Most data problems can be solved with relational databases, indeed the Oracle of Bacon is implemented using a small Postgres database (source: github).

But the Baconometer is fundamentally a graph problem:

Each actor can appear in many films
Each film can have many actors
The shortest path between two actors is a traversal problem

Feature / Aspect	Neo4j (Graph DB)	SQL (Relational DB)
Data Model	Nodes and relationships (Actor, Film, ACTED_IN)	Tables with foreign keys (actors, films, credits)
Querying connections	Optimized for path traversal via `MATCH` and `shortestPath`	Requires recursive CTEs or multiple joins
Shortest path query	1–2 lines in Cypher, efficient	Complex recursive SQL or application-side logic
Performance on deep traversals	Fast, native graph traversal	Slower, needs multiple joins and careful indexing
Schema flexibility	Schema-optional; easy to evolve	Rigid schema; requires migrations for changes
Learning curve	Graph model and Cypher require some learning	SQL is widely known and supported
Tooling and ecosystem	Neo4j Browser for graph visualisation	Mature RDBMS tools, but not graph-native
Debugging data relationships	Intuitive with visual graph tools	Requires interpreting JOINs or ERDs manually
Storage efficiency	Less compact, higher overhead	Very compact and efficient for tabular data
Deployment complexity	Requires Neo4j server setup	Easier and more portable with PostgreSQL/MySQL
Maturity / portability	Newer technology, evolving standards	Mature, portable, and widely adopted

The oracle of bacon uses recursive CTEs to compute paths between actors.
The system works well because:
- The dataset is relatively small.
- Queries are optimized and rarely change.
However, the SQL is hard to maintain and not naturally suited to variable-length path queries.

Choose Neo4j when:

You’re modeling complex, interconnected data.
You need to perform shortest-path or graph algorithms.
Your schema is evolving or semi-structured.
You want readable, expressive queries.

Choose SQL when:

Your data is tabular and well-structured.
You’re working with a small dataset and don’t need recursive traversal often.
You prioritize ease of deployment and cost.
Your team is experienced with SQL and relational tooling.

Conclusion

The Baconometer benefits from Neo4j’s graph-native capabilities, allowing it to perform efficient shortest-path queries with readable, maintainable code.

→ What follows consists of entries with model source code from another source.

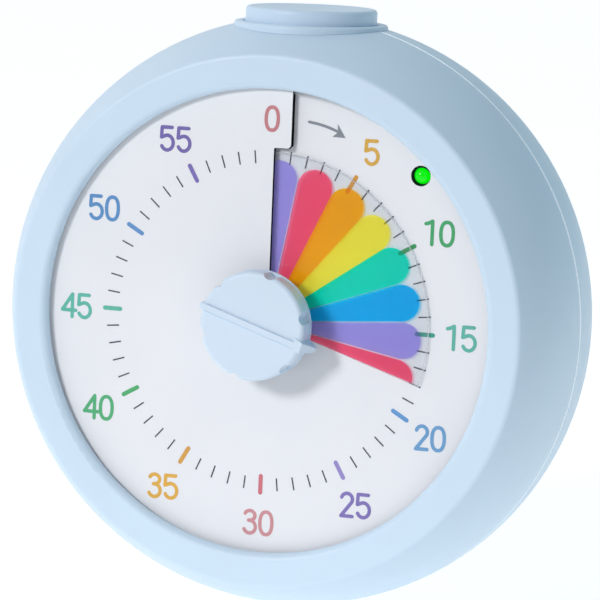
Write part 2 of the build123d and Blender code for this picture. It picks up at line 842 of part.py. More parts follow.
# ---------------------------------------------------------------- gear train
def spur_gear(teeth, turn=0.0):
    """Outline of a spur gear with involute flanks, one tooth along +X before the turn in degrees."""
    pitch_radius = gear_module * teeth / 2
    base_radius = pitch_radius * math.cos(math.radians(pressure_angle))
    tip_radius = pitch_radius + gear_addendum * gear_module
    root_radius = pitch_radius - gear_dedendum * gear_module

    def involute(radius):
        lean = math.acos(min(1.0, base_radius / radius))
        return math.tan(lean) - lean

    half_pitch_tooth = math.pi / (2 * teeth) - gear_backlash / (4 * pitch_radius) + involute(pitch_radius)
    flank_start = max(base_radius, root_radius)
    flank = [(root_radius, half_pitch_tooth - involute(flank_start))]
    for radius in (1.001 * flank_start, pitch_radius, tip_radius):
        flank.append((radius, half_pitch_tooth - involute(radius)))
    points = []
    for k in range(teeth):
        middle = 2 * math.pi * k / teeth + math.radians(turn)
        points += [(r * math.cos(middle - a), r * math.sin(middle - a)) for r, a in flank]
        points += [(r * math.cos(middle + a), r * math.sin(middle + a)) for r, a in reversed(flank)]
    with BuildSketch() as outline:
        with BuildLine():
            Polyline(*points, close=True)
        make_face()
    return outline.sketch


output_outline = spur_gear(output_teeth)
idler_pinion_outline = spur_gear(idler_pinion_teeth, 180 / idler_pinion_teeth)
idler_outline = spur_gear(idler_teeth)
motor_pinion_outline = spur_gear(motor_pinion_teeth)

with BuildPart() as output_gear:
    with BuildSketch(facing(output_gear_y + output_gear_width)):
        add(output_outline)
        Circle(spindle_radius + running_gap, mode=Mode.SUBTRACT)
        with PolarLocations(gear_window_circle, gear_windows):
            Circle(gear_window_radius, mode=Mode.SUBTRACT)
    extrude(amount=output_gear_width)
save(output_gear, "output_gear")

with BuildPart() as clutch_washer:
    with BuildSketch(facing(clip_y)):
        Circle(clutch_radius)
        Circle(spindle_radius + screw_clearance, mode=Mode.SUBTRACT)
        with PolarLocations(clutch_radius, clutch_slots, 90):
            Rectangle(clutch_radius / 2, clutch_slot_width, mode=Mode.SUBTRACT)
    extrude(amount=clutch_thickness)
save(clutch_washer, "clutch_washer")

with BuildPart() as retaining_clip:
    with BuildSketch(facing(clip_y + clip_thickness)):
        Circle(clip_radius)
        Circle(clip_groove_radius + running_gap, mode=Mode.SUBTRACT)
        with Locations((0, -clip_radius / 2)):
            Rectangle(clip_opening, clip_radius, mode=Mode.SUBTRACT)
    extrude(amount=clip_thickness)
save(retaining_clip, "retaining_clip")

idler_rear_y = idler_gear_y + idler_gear_width
idler_front_y = output_gear_y - pinion_overhang

with BuildPart() as idler_gear:
    with BuildSketch(facing(idler_rear_y)):
        with Locations(idler_at):
            add(idler_outline)
    extrude(amount=idler_gear_width)
    with BuildSketch(facing(idler_gear_y)):
        with Locations(idler_at):
            add(idler_pinion_outline)
    extrude(amount=idler_gear_y - idler_front_y)
    with BuildSketch(facing(idler_rear_y)):
        with Locations(idler_at):
            Circle(idler_shaft_radius + running_gap)
    extrude(amount=idler_rear_y - idler_front_y, mode=Mode.SUBTRACT)
save(idler_gear, "idler_gear")

movement_plate_y = movement_front_y + movement_wall
cover_front_y = movement_rear_y - movement_wall

with BuildPart() as idler_shaft:
    with BuildSketch(facing(cover_front_y + idler_socket)):
        with Locations(idler_at):
            Circle(idler_shaft_radius)
    extrude(amount=cover_front_y + 2 * idler_socket - movement_plate_y)
save(idler_shaft, "idler_shaft")

with BuildPart() as motor_pinion:
    with BuildSketch(facing(idler_rear_y + pinion_overhang)):
        with Locations(motor_at):
            add(motor_pinion_outline)
            Circle(motor_shaft_radius + screw_bite, mode=Mode.SUBTRACT)
    extrude(amount=idler_gear_width + 2 * pinion_overhang)
save(motor_pinion, "motor_pinion")

with BuildPart() as motor_shaft:
    with BuildSketch(facing(movement_rear_y + motor_shaft_socket - screw_clearance)):
        with Locations(motor_at):
            Circle(motor_shaft_radius)
    extrude(amount=movement_rear_y + motor_shaft_socket - idler_gear_y + pinion_overhang)
save(motor_shaft, "motor_shaft")

with BuildPart() as motor:
    with BuildSketch(facing(movement_rear_y + motor_length)):
        with Locations(motor_at):
            Circle(motor_radius)
    extrude(amount=motor_length)
    fillet(motor.faces().sort_by(Axis.Y)[-1].edges(), motor_fillet)
    with BuildSketch(facing(movement_rear_y + motor_shaft_socket)):
        with Locations(motor_at):
            Circle(motor_shaft_radius + running_gap)
    extrude(amount=motor_shaft_socket, mode=Mode.SUBTRACT)
save(motor, "motor")

movement_middle = ((movement_left + movement_right) / 2, (movement_top + movement_bottom) / 2)
movement_size = (movement_right - movement_left, movement_top - movement_bottom)
movement_room = [side - 2 * movement_wall for side in movement_size]

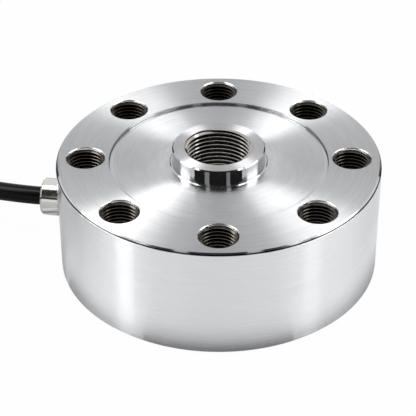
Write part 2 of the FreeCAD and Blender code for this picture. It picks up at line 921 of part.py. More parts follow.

While the Oracle of Bacon demonstrates that SQL can technically solve the same problem, it requires significantly more effort in both design and query complexity. Neo4j offers a more elegant and scalable solution for this graph-based problem.

Neo4j provides native graph storage and a query language (Cypher) that’s optimized for path-finding. I saw this project as an opportunity to learn neo4j and to experiment with a graph database.

With Neo4j, the query to find the shortest path between two actors is as simple as:

MATCH path = shortestPath(
  (a:Actor {name: 'Kevin Bacon'})-[:ACTED_IN*]-(b:Actor {name: 'Some Other Actor'})
)
RETURN path

This made it a natural choice for the core database.

Server Software

Python was chosen for its ecosystem and familiarity. Flask, in particular, is:

Lightweight
Easy to integrate with background scripts and custom crawlers
Good enough for serving a simple API and UI
I wanted to practice my python and flask skills

Service Implementation

The Baconometer is a simple web app with a single page and a single API endpoint. The API endpoint is a Flask route that takes two actor names as input and returns the shortest path between them.

I added scripts that enable bootstrapping the neo4j database from either IMDB or TMDB datasets.

I added system tests to validate the API endpoint.

Hosting and Deployment

Initially, I considered managed Neo4j services, but they were expensive and restrictive. I wanted full control over the database and filesystem, especially during debugging and import.

After evaluating AWS, GCP, and some PaaS platforms, I settled on Hetzner Cloud:

Affordable (€4–10/month range)
Root access
Good hardware performance for the price

Hetzner was much more affordable than AWS and co.

Deployment Setup

The deployment architecture is minimal and simple:

A single Ubuntu VM (Hetzner)
System packages: Neo4j (via official APT repo), Python 3.12, pipenv
Neo4j database files and CSVs mounted in /var/lib/neo4j/import/
Flask app served via gunicorn behind nginx.
Flask app and neo4j managed via systemd services.
Neo4j accessed over Bolt (neo4j://localhost:7687)

Deployment steps were handled via a small Bash script and manual provisioning for now. Future improvements could include:

Dockerizing the whole deployment stack
CI/CD hooks for auto-deploy

Conclusion

The Baconometer is a great example of choosing the right tool for the problem. Graphs are a natural fit, and Neo4j’s expressiveness made the core logic simple. Flask and Python provided a productive backend environment, and Hetzner offered low-cost flexibility for deployment.

This project demonstrates that you can leverage neo4j to provide a performant and scalable solution for a graph problem in a reasonable time frame (this project was completed in a couple of weeks).

I am excited to think about what other problems neo4j can be targetted at.